The Making of Julia Gillard
Viking, $32.95 pb, 325 pp
Less than meets the eye?
Could it be that there is less to Julia Gillard than meets the eye? She is a woman of fierce intelligence, Australia’s best parliamentary performer, and one of the sharpest wits in Canberra. I met Gillard a couple of times early in her political career, when she was shadow minister for immigration, and engaged her in a lengthy discussion about refugee policy. This was not long after the Tampa affair, when Labor was searching for a way back from the wilderness of electoral defeat and the party was bleeding internally from wounds caused by rank-and-file anger at its response to John Howard’s handling of the asylum seekers issue. I found Gillard to be charming, engaging and funny.
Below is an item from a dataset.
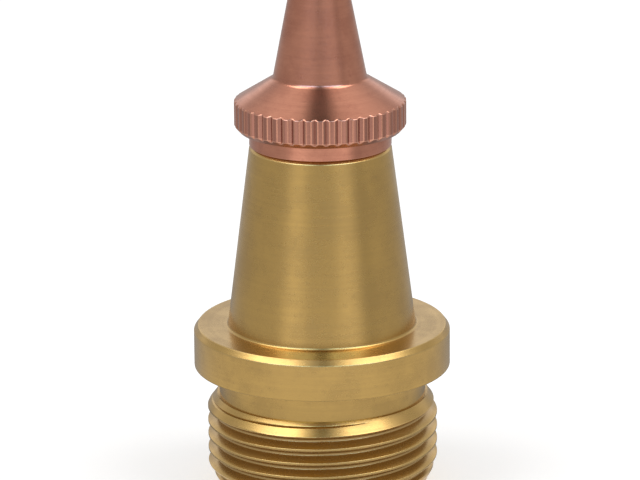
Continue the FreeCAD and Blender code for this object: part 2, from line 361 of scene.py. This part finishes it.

She was well briefed, open to argument and ideas, but questioning and critical. I had the sense even then that her feet were firmly grounded in the reality of electoral politics: that no policy proposal would pass muster if it might constitute a serious obstacle on the path back to power in Canberra.
Like many Australians, I have followed Gillard’s rise through Labor’s ranks keenly since then, if only because she has added colour and vibrancy to federal politics (I’m not talking about her hair). So I was eager to read Jacqueline Kent’s biography. Sadly, having done so, I find the deputy prime minister rather less interesting than I did before I started.